Dataset section:
***

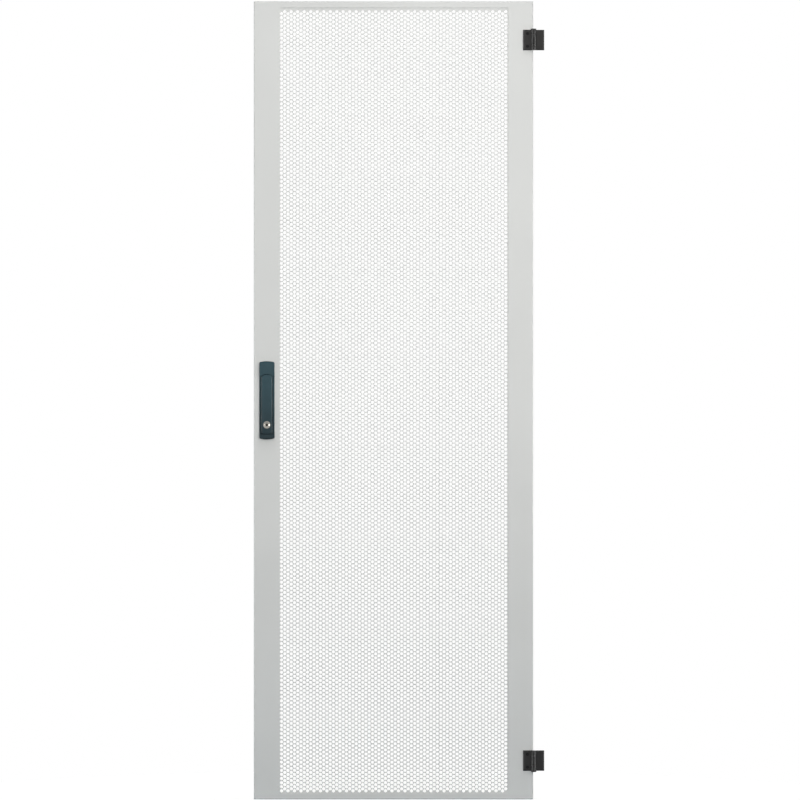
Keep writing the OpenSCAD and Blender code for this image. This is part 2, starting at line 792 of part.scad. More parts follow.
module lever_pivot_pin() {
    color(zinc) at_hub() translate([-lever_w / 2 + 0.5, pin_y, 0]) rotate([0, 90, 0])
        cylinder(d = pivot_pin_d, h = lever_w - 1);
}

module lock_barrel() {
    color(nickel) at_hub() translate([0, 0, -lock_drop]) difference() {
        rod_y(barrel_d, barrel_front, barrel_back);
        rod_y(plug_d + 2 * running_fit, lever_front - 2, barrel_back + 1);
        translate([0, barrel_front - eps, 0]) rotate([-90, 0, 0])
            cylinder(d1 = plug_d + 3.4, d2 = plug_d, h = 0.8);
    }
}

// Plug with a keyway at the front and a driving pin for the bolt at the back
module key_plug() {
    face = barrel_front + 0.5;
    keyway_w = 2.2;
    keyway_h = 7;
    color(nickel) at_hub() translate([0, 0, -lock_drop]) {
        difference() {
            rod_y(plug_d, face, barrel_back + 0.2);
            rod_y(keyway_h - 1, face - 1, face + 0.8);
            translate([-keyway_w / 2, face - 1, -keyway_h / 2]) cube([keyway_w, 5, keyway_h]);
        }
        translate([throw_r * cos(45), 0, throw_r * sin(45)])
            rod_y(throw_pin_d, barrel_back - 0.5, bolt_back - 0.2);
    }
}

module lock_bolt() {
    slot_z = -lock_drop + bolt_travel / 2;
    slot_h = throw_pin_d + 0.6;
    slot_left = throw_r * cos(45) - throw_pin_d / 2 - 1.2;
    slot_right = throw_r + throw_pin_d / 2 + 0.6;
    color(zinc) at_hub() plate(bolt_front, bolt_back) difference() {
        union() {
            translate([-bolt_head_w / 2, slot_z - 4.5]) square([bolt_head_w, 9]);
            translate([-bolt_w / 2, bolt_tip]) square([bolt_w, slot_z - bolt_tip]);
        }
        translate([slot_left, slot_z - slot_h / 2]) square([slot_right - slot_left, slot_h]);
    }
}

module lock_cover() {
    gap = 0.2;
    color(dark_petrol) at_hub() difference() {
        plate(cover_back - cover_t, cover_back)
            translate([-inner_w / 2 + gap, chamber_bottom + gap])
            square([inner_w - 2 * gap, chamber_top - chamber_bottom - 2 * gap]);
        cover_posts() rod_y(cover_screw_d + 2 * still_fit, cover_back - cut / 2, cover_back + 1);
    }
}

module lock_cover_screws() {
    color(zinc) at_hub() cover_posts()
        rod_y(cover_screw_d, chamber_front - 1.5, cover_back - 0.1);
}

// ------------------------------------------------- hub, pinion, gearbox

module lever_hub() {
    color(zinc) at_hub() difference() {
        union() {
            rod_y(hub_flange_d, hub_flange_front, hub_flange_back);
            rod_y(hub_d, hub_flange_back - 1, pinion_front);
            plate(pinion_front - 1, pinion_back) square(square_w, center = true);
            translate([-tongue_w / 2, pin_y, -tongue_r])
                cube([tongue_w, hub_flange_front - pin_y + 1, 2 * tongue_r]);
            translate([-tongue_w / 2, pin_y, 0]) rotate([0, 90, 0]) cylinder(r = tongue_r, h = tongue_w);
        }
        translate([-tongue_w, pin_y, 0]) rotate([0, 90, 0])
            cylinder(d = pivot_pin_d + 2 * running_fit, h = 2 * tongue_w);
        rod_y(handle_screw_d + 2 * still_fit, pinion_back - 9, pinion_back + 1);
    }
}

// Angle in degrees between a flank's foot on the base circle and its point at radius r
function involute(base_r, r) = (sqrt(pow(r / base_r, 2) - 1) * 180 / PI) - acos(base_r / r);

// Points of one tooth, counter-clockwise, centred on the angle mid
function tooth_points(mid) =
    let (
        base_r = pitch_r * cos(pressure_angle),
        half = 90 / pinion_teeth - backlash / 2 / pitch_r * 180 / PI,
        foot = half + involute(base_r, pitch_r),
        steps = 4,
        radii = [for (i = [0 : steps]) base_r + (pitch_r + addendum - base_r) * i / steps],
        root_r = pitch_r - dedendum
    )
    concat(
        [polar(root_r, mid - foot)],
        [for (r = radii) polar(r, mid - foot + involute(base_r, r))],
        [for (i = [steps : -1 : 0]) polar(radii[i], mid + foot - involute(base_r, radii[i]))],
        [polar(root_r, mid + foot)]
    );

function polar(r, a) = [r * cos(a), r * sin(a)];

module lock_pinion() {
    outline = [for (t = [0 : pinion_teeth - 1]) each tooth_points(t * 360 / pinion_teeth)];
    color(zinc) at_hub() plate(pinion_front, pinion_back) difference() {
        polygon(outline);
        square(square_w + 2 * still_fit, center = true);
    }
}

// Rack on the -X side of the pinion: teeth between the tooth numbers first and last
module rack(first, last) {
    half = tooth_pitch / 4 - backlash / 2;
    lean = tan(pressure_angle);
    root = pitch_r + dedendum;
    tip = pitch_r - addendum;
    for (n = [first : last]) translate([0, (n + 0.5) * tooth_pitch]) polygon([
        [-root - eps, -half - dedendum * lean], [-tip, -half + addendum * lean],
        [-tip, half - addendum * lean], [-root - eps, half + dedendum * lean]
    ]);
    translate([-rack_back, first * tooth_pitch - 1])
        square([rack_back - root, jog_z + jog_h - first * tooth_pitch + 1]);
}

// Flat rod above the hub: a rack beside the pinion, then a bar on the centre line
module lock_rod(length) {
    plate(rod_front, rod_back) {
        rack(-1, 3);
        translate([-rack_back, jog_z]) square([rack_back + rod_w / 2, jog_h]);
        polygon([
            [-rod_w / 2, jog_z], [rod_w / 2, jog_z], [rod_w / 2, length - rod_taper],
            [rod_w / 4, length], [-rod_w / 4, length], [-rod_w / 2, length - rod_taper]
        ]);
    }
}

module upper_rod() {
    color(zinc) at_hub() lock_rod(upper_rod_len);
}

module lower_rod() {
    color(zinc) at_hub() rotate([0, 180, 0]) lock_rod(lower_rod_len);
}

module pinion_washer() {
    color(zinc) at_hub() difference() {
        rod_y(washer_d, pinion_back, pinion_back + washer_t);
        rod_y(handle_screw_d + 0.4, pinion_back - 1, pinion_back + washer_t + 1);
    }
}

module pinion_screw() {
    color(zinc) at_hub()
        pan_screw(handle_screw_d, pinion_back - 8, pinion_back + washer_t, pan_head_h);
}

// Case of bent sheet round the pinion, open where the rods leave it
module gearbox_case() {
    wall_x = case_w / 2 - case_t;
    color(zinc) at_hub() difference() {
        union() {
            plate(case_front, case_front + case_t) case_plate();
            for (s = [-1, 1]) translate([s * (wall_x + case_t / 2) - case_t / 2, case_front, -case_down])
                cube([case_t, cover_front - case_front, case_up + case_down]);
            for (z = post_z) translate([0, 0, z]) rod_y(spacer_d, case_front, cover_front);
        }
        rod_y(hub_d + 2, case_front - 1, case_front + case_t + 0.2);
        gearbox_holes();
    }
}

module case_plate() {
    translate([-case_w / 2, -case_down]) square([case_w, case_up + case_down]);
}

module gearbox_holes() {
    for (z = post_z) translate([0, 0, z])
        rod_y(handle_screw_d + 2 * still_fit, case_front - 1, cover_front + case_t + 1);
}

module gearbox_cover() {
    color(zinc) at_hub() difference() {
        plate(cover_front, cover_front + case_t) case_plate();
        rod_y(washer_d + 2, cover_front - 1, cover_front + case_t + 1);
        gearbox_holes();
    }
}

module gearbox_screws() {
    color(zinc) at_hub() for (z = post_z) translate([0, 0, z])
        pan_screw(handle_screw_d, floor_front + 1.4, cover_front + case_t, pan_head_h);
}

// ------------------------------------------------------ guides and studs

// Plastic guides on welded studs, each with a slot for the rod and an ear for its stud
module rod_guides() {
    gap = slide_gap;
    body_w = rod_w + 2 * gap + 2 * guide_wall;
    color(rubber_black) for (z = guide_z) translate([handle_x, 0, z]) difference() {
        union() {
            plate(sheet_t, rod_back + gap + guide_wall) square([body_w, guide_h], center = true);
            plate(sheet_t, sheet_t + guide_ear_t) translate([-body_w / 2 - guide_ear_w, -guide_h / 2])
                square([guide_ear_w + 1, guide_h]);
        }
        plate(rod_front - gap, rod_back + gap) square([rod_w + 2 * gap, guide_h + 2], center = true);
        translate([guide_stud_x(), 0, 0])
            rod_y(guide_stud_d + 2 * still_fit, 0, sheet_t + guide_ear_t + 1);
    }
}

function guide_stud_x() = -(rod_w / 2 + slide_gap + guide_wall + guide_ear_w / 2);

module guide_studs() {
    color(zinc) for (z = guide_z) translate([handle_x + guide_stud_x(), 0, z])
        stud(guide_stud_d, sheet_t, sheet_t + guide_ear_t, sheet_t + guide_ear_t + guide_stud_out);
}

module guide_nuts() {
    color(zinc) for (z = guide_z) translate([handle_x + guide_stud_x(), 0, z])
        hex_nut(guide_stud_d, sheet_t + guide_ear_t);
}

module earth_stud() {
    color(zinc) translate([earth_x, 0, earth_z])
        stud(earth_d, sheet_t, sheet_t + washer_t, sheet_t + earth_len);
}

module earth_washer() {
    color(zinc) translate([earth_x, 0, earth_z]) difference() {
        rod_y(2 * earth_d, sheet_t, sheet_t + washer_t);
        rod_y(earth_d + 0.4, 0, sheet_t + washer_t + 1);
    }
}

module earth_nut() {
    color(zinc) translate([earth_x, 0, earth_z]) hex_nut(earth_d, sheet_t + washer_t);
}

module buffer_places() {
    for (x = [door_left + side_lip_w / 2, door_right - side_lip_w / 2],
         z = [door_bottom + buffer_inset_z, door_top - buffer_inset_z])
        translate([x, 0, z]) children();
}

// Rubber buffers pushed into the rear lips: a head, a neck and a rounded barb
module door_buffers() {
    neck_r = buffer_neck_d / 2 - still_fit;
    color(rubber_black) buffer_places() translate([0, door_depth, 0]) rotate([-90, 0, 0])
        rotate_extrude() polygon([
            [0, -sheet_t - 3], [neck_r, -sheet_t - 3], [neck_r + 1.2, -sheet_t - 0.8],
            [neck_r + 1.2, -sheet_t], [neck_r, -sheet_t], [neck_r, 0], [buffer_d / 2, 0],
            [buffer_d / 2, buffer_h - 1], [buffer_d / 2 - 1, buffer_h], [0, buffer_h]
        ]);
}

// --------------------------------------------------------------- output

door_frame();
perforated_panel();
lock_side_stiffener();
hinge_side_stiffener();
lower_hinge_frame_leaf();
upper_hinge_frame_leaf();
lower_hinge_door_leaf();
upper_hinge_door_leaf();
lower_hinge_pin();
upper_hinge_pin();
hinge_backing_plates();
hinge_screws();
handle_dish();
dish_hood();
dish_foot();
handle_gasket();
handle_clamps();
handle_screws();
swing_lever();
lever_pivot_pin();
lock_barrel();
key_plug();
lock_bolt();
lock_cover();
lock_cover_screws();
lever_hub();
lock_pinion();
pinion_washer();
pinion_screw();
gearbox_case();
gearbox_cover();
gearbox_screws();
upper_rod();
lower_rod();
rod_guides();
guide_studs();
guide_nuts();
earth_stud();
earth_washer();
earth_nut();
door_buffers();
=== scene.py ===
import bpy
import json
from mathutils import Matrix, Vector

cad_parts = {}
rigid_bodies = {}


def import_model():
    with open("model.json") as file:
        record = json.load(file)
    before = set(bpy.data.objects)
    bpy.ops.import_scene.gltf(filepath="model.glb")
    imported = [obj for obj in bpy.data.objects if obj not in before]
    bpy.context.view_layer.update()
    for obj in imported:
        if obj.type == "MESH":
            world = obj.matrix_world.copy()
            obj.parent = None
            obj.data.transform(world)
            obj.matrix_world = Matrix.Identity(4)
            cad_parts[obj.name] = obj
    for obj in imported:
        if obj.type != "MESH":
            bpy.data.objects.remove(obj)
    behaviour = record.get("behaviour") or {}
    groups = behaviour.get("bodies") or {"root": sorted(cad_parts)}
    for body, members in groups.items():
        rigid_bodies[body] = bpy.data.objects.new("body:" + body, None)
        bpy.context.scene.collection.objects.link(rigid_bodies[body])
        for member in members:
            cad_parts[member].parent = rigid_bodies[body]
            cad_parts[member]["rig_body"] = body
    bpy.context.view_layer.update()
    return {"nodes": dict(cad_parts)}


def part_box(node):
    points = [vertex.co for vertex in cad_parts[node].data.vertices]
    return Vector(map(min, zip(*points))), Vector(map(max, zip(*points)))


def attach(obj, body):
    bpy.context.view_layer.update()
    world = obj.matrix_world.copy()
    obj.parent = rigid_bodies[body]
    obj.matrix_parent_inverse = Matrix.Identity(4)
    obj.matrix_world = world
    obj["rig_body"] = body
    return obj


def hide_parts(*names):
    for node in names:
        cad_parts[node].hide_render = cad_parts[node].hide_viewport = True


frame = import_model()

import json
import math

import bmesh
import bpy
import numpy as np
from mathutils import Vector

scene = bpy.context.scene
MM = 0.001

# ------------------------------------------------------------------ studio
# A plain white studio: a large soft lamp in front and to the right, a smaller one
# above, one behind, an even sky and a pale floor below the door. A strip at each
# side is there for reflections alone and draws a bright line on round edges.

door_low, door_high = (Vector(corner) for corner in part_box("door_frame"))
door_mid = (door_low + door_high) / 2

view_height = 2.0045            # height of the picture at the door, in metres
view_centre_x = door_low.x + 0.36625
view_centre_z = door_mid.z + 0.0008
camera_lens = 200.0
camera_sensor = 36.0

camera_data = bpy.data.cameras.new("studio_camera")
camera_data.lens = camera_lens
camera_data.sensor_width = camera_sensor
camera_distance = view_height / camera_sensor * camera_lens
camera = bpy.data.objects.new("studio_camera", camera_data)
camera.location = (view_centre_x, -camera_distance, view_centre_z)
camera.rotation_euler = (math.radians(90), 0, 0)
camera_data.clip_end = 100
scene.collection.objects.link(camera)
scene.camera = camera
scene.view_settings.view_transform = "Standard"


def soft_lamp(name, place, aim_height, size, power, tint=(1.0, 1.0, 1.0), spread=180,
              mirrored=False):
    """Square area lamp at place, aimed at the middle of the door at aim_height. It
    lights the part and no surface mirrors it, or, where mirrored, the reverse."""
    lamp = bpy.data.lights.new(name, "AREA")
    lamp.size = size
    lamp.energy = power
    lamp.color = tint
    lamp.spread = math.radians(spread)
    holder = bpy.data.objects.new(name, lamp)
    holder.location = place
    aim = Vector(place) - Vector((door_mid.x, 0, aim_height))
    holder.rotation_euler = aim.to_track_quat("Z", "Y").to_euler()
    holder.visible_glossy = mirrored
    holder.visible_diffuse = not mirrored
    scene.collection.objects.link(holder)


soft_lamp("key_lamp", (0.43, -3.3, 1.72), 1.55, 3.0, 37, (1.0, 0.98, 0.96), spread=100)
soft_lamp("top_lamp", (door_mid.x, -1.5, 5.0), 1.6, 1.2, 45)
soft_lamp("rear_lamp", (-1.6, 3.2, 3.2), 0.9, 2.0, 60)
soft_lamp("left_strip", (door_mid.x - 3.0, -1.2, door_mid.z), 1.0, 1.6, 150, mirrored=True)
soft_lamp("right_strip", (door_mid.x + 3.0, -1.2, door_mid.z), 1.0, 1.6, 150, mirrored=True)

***

Copy out precisely the lines that begin at the line containing "a rounded barb" and end at the line containing "for body, members", including both; write nothing else.

Solution to the exercise:
// Rubber buffers pushed into the rear lips: a head, a neck and a rounded barb
module door_buffers() {
    neck_r = buffer_neck_d / 2 - still_fit;
    color(rubber_black) buffer_places() translate([0, door_depth, 0]) rotate([-90, 0, 0])
        rotate_extrude() polygon([
            [0, -sheet_t - 3], [neck_r, -sheet_t - 3], [neck_r + 1.2, -sheet_t - 0.8],
            [neck_r + 1.2, -sheet_t], [neck_r, -sheet_t], [neck_r, 0], [buffer_d / 2, 0],
            [buffer_d / 2, buffer_h - 1], [buffer_d / 2 - 1, buffer_h], [0, buffer_h]
        ]);
}

// --------------------------------------------------------------- output

door_frame();
perforated_panel();
lock_side_stiffener();
hinge_side_stiffener();
lower_hinge_frame_leaf();
upper_hinge_frame_leaf();
lower_hinge_door_leaf();
upper_hinge_door_leaf();
lower_hinge_pin();
upper_hinge_pin();
hinge_backing_plates();
hinge_screws();
handle_dish();
dish_hood();
dish_foot();
handle_gasket();
handle_clamps();
handle_screws();
swing_lever();
lever_pivot_pin();
lock_barrel();
key_plug();
lock_bolt();
lock_cover();
lock_cover_screws();
lever_hub();
lock_pinion();
pinion_washer();
pinion_screw();
gearbox_case();
gearbox_cover();
gearbox_screws();
upper_rod();
lower_rod();
rod_guides();
guide_studs();
guide_nuts();
earth_stud();
earth_washer();
earth_nut();
door_buffers();
=== scene.py ===
import bpy
import json
from mathutils import Matrix, Vector

cad_parts = {}
rigid_bodies = {}


def import_model():
    with open("model.json") as file:
        record = json.load(file)
    before = set(bpy.data.objects)
    bpy.ops.import_scene.gltf(filepath="model.glb")
    imported = [obj for obj in bpy.data.objects if obj not in before]
    bpy.context.view_layer.update()
    for obj in imported:
        if obj.type == "MESH":
            world = obj.matrix_world.copy()
            obj.parent = None
            obj.data.transform(world)
            obj.matrix_world = Matrix.Identity(4)
            cad_parts[obj.name] = obj
    for obj in imported:
        if obj.type != "MESH":
            bpy.data.objects.remove(obj)
    behaviour = record.get("behaviour") or {}
    groups = behaviour.get("bodies") or {"root": sorted(cad_parts)}
    for body, members in groups.items():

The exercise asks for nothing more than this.